When completed, we will submit our final project, comprised of the stories and associated images, maps, or other media, to the Urban Food Stories website, “a community storytelling project“ whose goal is “to broaden the narratives of the 'alternative food movement', thus making it more inclusive.” As project founder Julian Agyeman explains, “The alternative food movement churns out dominant, privileged narratives, strictly defining the way we think about eating. These days, buzzwords like 'local', 'organic', or 'sustainable' are all around us. These trends become a set of unspoken rules for the “right” and “wrong” way to eat. … The stories we have and the way we connect to food are unique; any movement that hopes to create justice in our food system should reflect that. … We are telling stories everyday, but only certain stories are being heard. Urban Food Stories intends to use storytelling as a tool to challenge dominant narratives of race, class, and sex in the food movement by bringing a multitude of voices to the table.”

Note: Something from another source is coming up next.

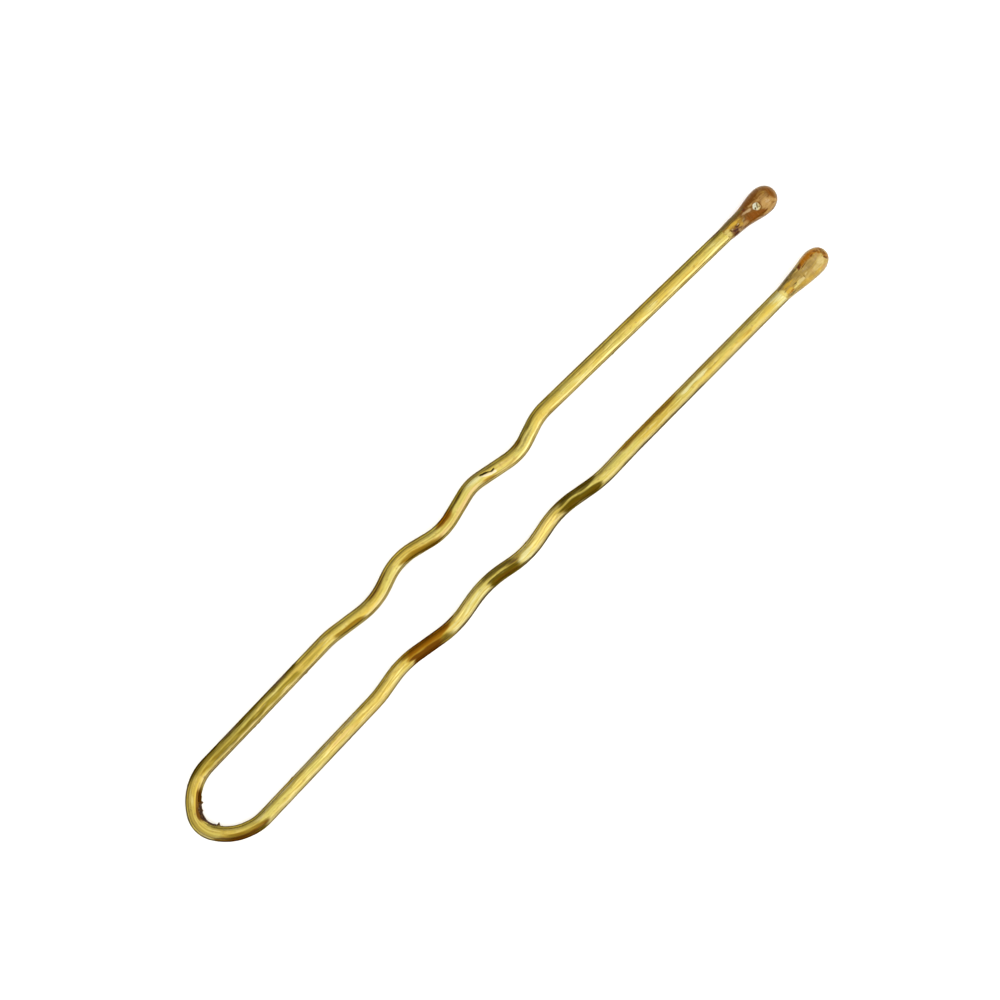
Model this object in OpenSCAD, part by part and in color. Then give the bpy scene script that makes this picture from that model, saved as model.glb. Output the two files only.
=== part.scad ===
// A French hair pin: one springy wire bent double, with waved legs and a hard drop on each end.
// Millimetres. It lies as it rests on a table: +X from the bow to the tips, +Y to the left leg, +Z up.

/* [Pin] */
// Overall length, from the bow to the end of the left drop
pin_l = 64.4; // [62:0.1:80]
// Spacing of the legs beside the bow, from wire centre to wire centre
bow_w = 5.85; // [5.4:0.05:8]
// Spacing of the legs at the tips, from wire centre to wire centre
tip_w = 6.15; // [5.4:0.05:8]
// How much further the left leg reaches than the right one
right_short = 0.55; // [0:0.05:2]
// Diameter of the wire
wire_d = 1.18; // [0.9:0.01:1.5]

/* [Bow] */
// Bend radius at the nose of the bow
nose_r = 1.8; // [1.4:0.1:2.4]
// Bend radius of the bow's shoulders
shoulder_r = 3.9; // [3:0.1:4.4]
// How far the nose lies to the left of the pin's middle, as a share of half the bow's width
nose_side = 0.05; // [-0.1:0.01:0.1]

/* [Waves] */
// Where the waves begin, from the outside of the bow
wave_start = 16.8; // [12:0.1:20]
// Length of the waved stretch
wave_l = 26; // [22:0.5:30]
// How deep the left leg's waves are
left_wave_h = 1; // [0.6:0.05:1.3]
// How deep the right leg's waves are
right_wave_h = 0.7; // [0.4:0.05:1]
// Bend radius of the left leg's waves
left_wave_r = 4.6; // [3:0.1:6]
// Bend radius of the right leg's waves
right_wave_r = 8; // [5:0.1:9]

/* [Drops] */
// Length of the left drop
left_drop_l = 4.75; // [4:0.05:6]
// Diameter of the left drop at its fattest
left_drop_d = 2.1; // [1.9:0.05:2.6]
// Length of the right drop
right_drop_l = 4.4; // [4:0.05:6]
// Diameter of the right drop at its fattest
right_drop_d = 1.95; // [1.9:0.05:2.6]
// How far the wire reaches into a drop
drop_grip = 1.7; // [1:0.1:2.2]
// How far the left drop leans in from its leg, in degrees
left_drop_lean = 1.5; // [0:0.1:3]
// How far the right drop leans in from its leg, in degrees
right_drop_lean = 0.7; // [0:0.1:3]
// Thickness of the drop's edge on the wire
drop_edge = 0.05; // [0.04:0.01:0.1]
// Clearance between the wire and the drop around it
drop_gap = 0.02; // [0.01:0.01:0.04]

/* [Hidden] */
$fn = 64;

// Columns of the bow and wave tables: how far along, how far out, and the bend radius.
ALONG = 0;
OUT = 1;
BEND = 2;

// The bow's shoulders, from the nose's corner, as shares of half the bow's width and of shoulder_r.
LEFT_BOW = [[0.70, 0.99, 1.00]];
RIGHT_BOW = [[0.50, 0.72, 1.00], [1.20, 0.985, 0.95]];

// The corners of the waves: shares of wave_l, of the leg's wave depth and of its wave radius.
// Out is counted from the straight line that the leg would take without waves.
LEFT_WAVES = [
    [0.020, 0.15, 1.50],
    [0.185, -0.52, 1.30],
    [0.315, 0.65, 1.05],
    [0.465, -0.38, 1.05],
    [0.615, 0.55, 0.80],
    [0.780, -0.35, 0.90],
    [0.895, 0.62, 1.00],
];
RIGHT_WAVES = [
    [0.000, -0.48, 1.00],
    [0.115, -1.20, 1.00],
    [0.300, 0.00, 1.00],
    [0.445, -0.98, 1.10],
    [0.590, 0.13, 0.95],
    [0.740, -0.96, 1.00],
    [0.890, 0.08, 1.20],
    [1.020, -0.04, 1.00],
];

// The outline of a drop behind its round end: shares of its length from the neck,
// and of the way from the neck's radius to the full one.
LEFT_TAPER = [
    [0.00, 0.00], [0.12, 0.01], [0.22, 0.07], [0.32, 0.16], [0.42, 0.36],
    [0.50, 0.58], [0.58, 0.80], [0.64, 0.92], [0.69, 0.98], [0.75, 1.00],
];
RIGHT_TAPER = [
    [0.00, 0.00], [0.09, 0.02], [0.18, 0.15], [0.27, 0.32], [0.36, 0.47],
    [0.44, 0.60], [0.51, 0.74], [0.58, 0.88], [0.64, 0.95], [0.72, 1.00],
];
// Flats along the round end of a drop
CAP_STEPS = 8;

LEFT = 1;
RIGHT = -1;
wire_r = wire_d / 2;
// How much the wire swells in a bend, on its radius
BEND_SWELL = 0.004;
// How far the end of a straight reaches into the bend beside it
STRAIGHT_LAP = 0.02;
// The most of a straight that the two bends at its ends may use up
STRAIGHT_SHARE = 0.98;

function unit(v) = v / norm(v);
function heading(v) = atan2(v.y, v.x);

// Half the spacing of the legs at x, measured from the outside of the bow.
function half_spacing(x) = (bow_w + (tip_w - bow_w) * x / pin_l) / 2;

// The bow's corners, from the corner of the nose outwards.
function shoulder(row, side) = [row[ALONG], side * row[OUT] - nose_side] * bow_w / 2;
to_left = shoulder(LEFT_BOW[0], LEFT);
to_right = shoulder(RIGHT_BOW[0], RIGHT);
nose_half_angle = acos(unit(to_left) * unit(to_right)) / 2;
nose_centre = unit(unit(to_left) + unit(to_right)) * nose_r / sin(nose_half_angle);
// The nose's corner lies where its bend just touches the pin's end.
nose = [wire_r + nose_r - nose_centre.x, nose_side * bow_w / 2];

function bow_corners(rows, side) = [
    for (row = rows) concat(nose + shoulder(row, side), shoulder_r * row[BEND])
];
function wave_corners(rows, side, depth, radius) = [
    for (row = rows)
        let (x = wave_start + wave_l * row[ALONG])
        [x, side * (half_spacing(x) + depth * row[OUT]), radius * row[BEND]]
];
function reversed(list) = [for (i = [len(list) - 1 : -1 : 0]) list[i]];

// Where the wire ends, inside its drop.
function wire_end(x, side) = [x, side * half_spacing(x), 0];
left_end = wire_end(pin_l - left_drop_l + drop_grip, LEFT);
right_end = wire_end(pin_l - right_short - right_drop_l + drop_grip, RIGHT);

// The whole wire as one line of corners, from the left tip round the bow to the right tip.
corners = concat(
    [left_end],
    reversed(wave_corners(LEFT_WAVES, LEFT, left_wave_h, left_wave_r)),
    reversed(bow_corners(LEFT_BOW, LEFT)),
    [concat(nose, nose_r)],
    bow_corners(RIGHT_BOW, RIGHT),
    wave_corners(RIGHT_WAVES, RIGHT, right_wave_h, right_wave_r),
    [right_end]
);
last = len(corners) - 1;

function at(i) = [corners[i].x, corners[i].y];
function way(i) = unit(at(i + 1) - at(i));
function straight_l(i) = norm(at(i + 1) - at(i));
function turn(i) = acos(min(1, way(i - 1) * way(i)));
function wanted_tangent(i) = i == 0 || i == last ? 0 : corners[i].z * tan(turn(i) / 2);
// Two bends that would meet on a short straight are both made tighter, so that they fit.
function room(i) = STRAIGHT_SHARE * straight_l(i) / (wanted_tangent(i) + wanted_tangent(i + 1));
function tangent(i) = wanted_tangent(i) == 0 ? 0 : wanted_tangent(i) * min(1, room(i - 1), room(i));
function bend_r(i) = tangent(i) / tan(turn(i) / 2);
function bends_left(i) = cross(way(i - 1), way(i)) > 0;
function bend_centre(i) = at(i) + unit(way(i) - way(i - 1)) * bend_r(i) / cos(turn(i) / 2);
function bend_start(i) = bends_left(i) ? heading(way(i - 1)) - 90 : heading(way(i)) + 90;
function bend_middle(i) = bend_centre(i) + unit(at(i) - bend_centre(i)) * bend_r(i);

module bend(i) {
    translate(bend_centre(i))
        rotate(bend_start(i))
            rotate_extrude(angle = turn(i))
                translate([bend_r(i), 0])
                    circle(r = wire_r + BEND_SWELL);
}

module straight(i) {
    before = tangent(i) - (i == 0 ? 0 : STRAIGHT_LAP);
    after = tangent(i + 1) - (i == last - 1 ? 0 : STRAIGHT_LAP);
    translate(at(i) + way(i) * before)
        rotate([0, 90, heading(way(i))])
            cylinder(r = wire_r, h = straight_l(i) - before - after);
}

// A drop's neck, where it starts on the wire, and the way its leg runs there.
left_way = -way(0);
right_way = way(last - 1);
left_neck = at(0) - left_way * drop_grip;
right_neck = at(last) - right_way * drop_grip;
left_lean = heading(left_way) - left_drop_lean;
right_lean = heading(right_way) + right_drop_lean;
bore_r = wire_r + drop_gap;
neck_r = bore_r + drop_edge;

function taper_points(rows, length, radius) = [
    for (row = rows) [neck_r + (radius - neck_r) * row[1], length * row[0]]
];
function cap_points(start, length, radius) = [
    for (i = [1 : CAP_STEPS])
        let (a = 90 * i / CAP_STEPS)
        [i == CAP_STEPS ? 0 : radius * cos(a), start + (length - start) * sin(a)]
];
function cap_start(rows, length) = length * rows[len(rows) - 1][0];

// A drop lies along its own leaning axis, and the hole in it lies along the wire.
module drop(rows, length, radius, neck, lean, wire_heading) {
    outline = concat(
        [[0, 0]],
        taper_points(rows, length, radius),
        cap_points(cap_start(rows, length), length, radius)
    );
    difference() {
        translate(neck)
            rotate([0, 90, lean])
                rotate_extrude()
                    polygon(outline);
        translate(neck)
            rotate([0, 90, wire_heading])
                translate([0, 0, -drop_grip])
                    cylinder(r = bore_r, h = 2 * drop_grip + drop_gap);
    }
}

// The pin rests on the two drops and on the bow's shoulder beside the thinner drop.
// These are the places that touch, seen from above, and each radius that stands on the table.
function fattest(rows, length, neck, lean) = neck + cap_start(rows, length) * [cos(lean), sin(lean)];
left_foot = fattest(LEFT_TAPER, left_drop_l, left_neck, left_lean);
right_foot = fattest(RIGHT_TAPER, right_drop_l, right_neck, right_lean);
left_r = left_drop_d / 2;
right_r = right_drop_d / 2;
nose_at = 1 + len(LEFT_WAVES) + len(LEFT_BOW);
bow_foot = left_r > right_r ? bend_middle(nose_at + len(RIGHT_BOW)) : bend_middle(nose_at - len(LEFT_BOW));
rest_normal = unit(cross(
    concat(right_foot, -right_r) - concat(bow_foot, -wire_r),
    concat(left_foot, -left_r) - concat(bow_foot, -wire_r)
));
rest_pitch = atan2(rest_normal.x, rest_normal.z);
rest_roll = asin(rest_normal.y);

// The pin's furthest reach to each side, which puts its middle on the X axis.
bend_ys = [for (i = [1 : last - 1]) bend_middle(i).y];
left_reach = max(max(bend_ys) + wire_r, left_foot.y + left_r);
right_reach = min(min(bend_ys) - wire_r, right_foot.y - right_r);
middle_y = (left_reach + right_reach) / 2;

module at_rest() {
    translate([-pin_l / 2, -middle_y, wire_r])
        translate(bow_foot)
            rotate([rest_roll, -rest_pitch, 0])
                translate(-bow_foot)
                    children();
}

module wire() {
    color([0.80, 0.68, 0.27])
        at_rest()
            union() {
                for (i = [1 : last - 1])
                    bend(i);
                for (i = [0 : last - 1])
                    straight(i);
            }
}

module left_tip_drop() {
    color([0.66, 0.42, 0.16])
        at_rest()
            drop(LEFT_TAPER, left_drop_l, left_r, left_neck, left_lean, heading(left_way));
}

module right_tip_drop() {
    color([0.74, 0.54, 0.24])
        at_rest()
            drop(RIGHT_TAPER, right_drop_l, right_r, right_neck, right_lean, heading(right_way));
}

wire();
left_tip_drop();
right_tip_drop();
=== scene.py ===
import math

import bpy
import numpy as np
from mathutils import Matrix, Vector, noise


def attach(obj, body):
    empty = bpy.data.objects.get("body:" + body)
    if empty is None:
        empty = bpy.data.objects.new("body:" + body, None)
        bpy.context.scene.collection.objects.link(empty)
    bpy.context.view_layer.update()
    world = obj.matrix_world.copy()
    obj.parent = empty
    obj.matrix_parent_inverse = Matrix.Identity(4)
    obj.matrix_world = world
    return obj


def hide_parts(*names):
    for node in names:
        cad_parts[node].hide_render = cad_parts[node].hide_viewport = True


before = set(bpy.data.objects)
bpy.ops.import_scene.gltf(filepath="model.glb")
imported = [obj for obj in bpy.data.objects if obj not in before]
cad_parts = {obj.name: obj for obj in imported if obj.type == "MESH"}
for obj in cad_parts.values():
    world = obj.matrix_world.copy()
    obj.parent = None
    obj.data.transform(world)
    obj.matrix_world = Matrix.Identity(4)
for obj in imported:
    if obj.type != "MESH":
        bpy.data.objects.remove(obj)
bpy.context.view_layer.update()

MM = 0.001
LEFT, RIGHT = 1, -1

# The wire, in millimetres: the same corners as the frame's wire
PIN_L = 64.4
BOW_W = 5.85
TIP_W = 6.15
RIGHT_SHORT = 0.55
WIRE_R = 0.59
NOSE_R = 1.8
SHOULDER_R = 3.9
NOSE_SIDE = 0.05
WAVE_START = 16.8
WAVE_L = 26.0
WAVE_DEPTH = {LEFT: 1.0, RIGHT: 0.7}
WAVE_R = {LEFT: 4.6, RIGHT: 8.0}
STRAIGHT_SHARE = 0.98

# Shares of half the bow's width and of SHOULDER_R: along, out, bend radius
BOW_CORNERS = {
    LEFT: [(0.70, 0.99, 1.00)],
    RIGHT: [(0.50, 0.72, 1.00), (1.20, 0.985, 0.95)],
}
# Shares of WAVE_L, of the leg's wave depth and of its wave radius: along, out, bend radius
WAVE_CORNERS = {
    LEFT: [
        (0.020, 0.15, 1.50),
        (0.185, -0.52, 1.30),
        (0.315, 0.65, 1.05),
        (0.465, -0.38, 1.05),
        (0.615, 0.55, 0.80),
        (0.780, -0.35, 0.90),
        (0.895, 0.62, 1.00),
    ],
    RIGHT: [
        (0.000, -0.48, 1.00),
        (0.115, -1.20, 1.00),
        (0.300, 0.00, 1.00),
        (0.445, -0.98, 1.10),
        (0.590, 0.13, 0.95),
        (0.740, -0.96, 1.00),
        (0.890, 0.08, 1.20),
        (1.020, -0.04, 1.00),
    ],
}

# The drops, in millimetres and degrees
DROP_L = {LEFT: 4.75, RIGHT: 4.4}
DROP_R = {LEFT: 1.05, RIGHT: 0.975}
DROP_LEAN = {LEFT: 1.5, RIGHT: 0.7}
DROP_GRIP = 1.7
NECK_R = 0.66
# Shares of a drop's length, and of the way from the neck's radius to the full one
DROP_TAPER = {
    LEFT: [(0.00, 0.00), (0.12, 0.01), (0.22, 0.07), (0.32, 0.16), (0.42, 0.36),
           (0.50, 0.58), (0.58, 0.80), (0.64, 0.92), (0.69, 0.98), (0.75, 1.00)],
    RIGHT: [(0.00, 0.00), (0.09, 0.02), (0.18, 0.15), (0.27, 0.32), (0.36, 0.47),
            (0.44, 0.60), (0.51, 0.74), (0.58, 0.88), (0.64, 0.95), (0.72, 1.00)],
}

# The photograph's view: straight down, with the pin rising to the right
PHOTO_HEADING = math.radians(45.51)
PHOTO_CENTRE = (1.372, 1.155)
PHOTO_WIDTH = 74.68
CAMERA_HEIGHT = 0.6
SENSOR = 36.0


# The wire's middle line

def unit(v):
    return v / np.linalg.norm(v)


def half_spacing(x):
    return (BOW_W + (TIP_W - BOW_W) * x / PIN_L) / 2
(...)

A more detailed description of the final project will follow, but roughly, your project grade consists of the following:

· Draft interview questions (2.5%).To be completed individually.

· Progress report (5%). Due to D2L by 11pm.

· Transcripts (10%). Due to D2L W 5/27 by 2pm. Bring a hard copy to class.

· Project Deliverable (30%). All files to be uploaded by noon on W 6/10.

· Peer evaluation (30%.) An online survey to be completed online by 11pm on W 6/10.

Grading:

Here is my generic grading rubric. I also give + and – grades (e.g., 100, 90, 80, etc) when the work lies above or between the following categories:

· A (95) à Demonstrates original thought and synthesis of ideas, sophisticated, cogent analysis, and is clearly written or presented. Excellent work.

· B (85) à Presents above average analysis with appropriate evidence to support the ideas and is clearly written or presented. Good work.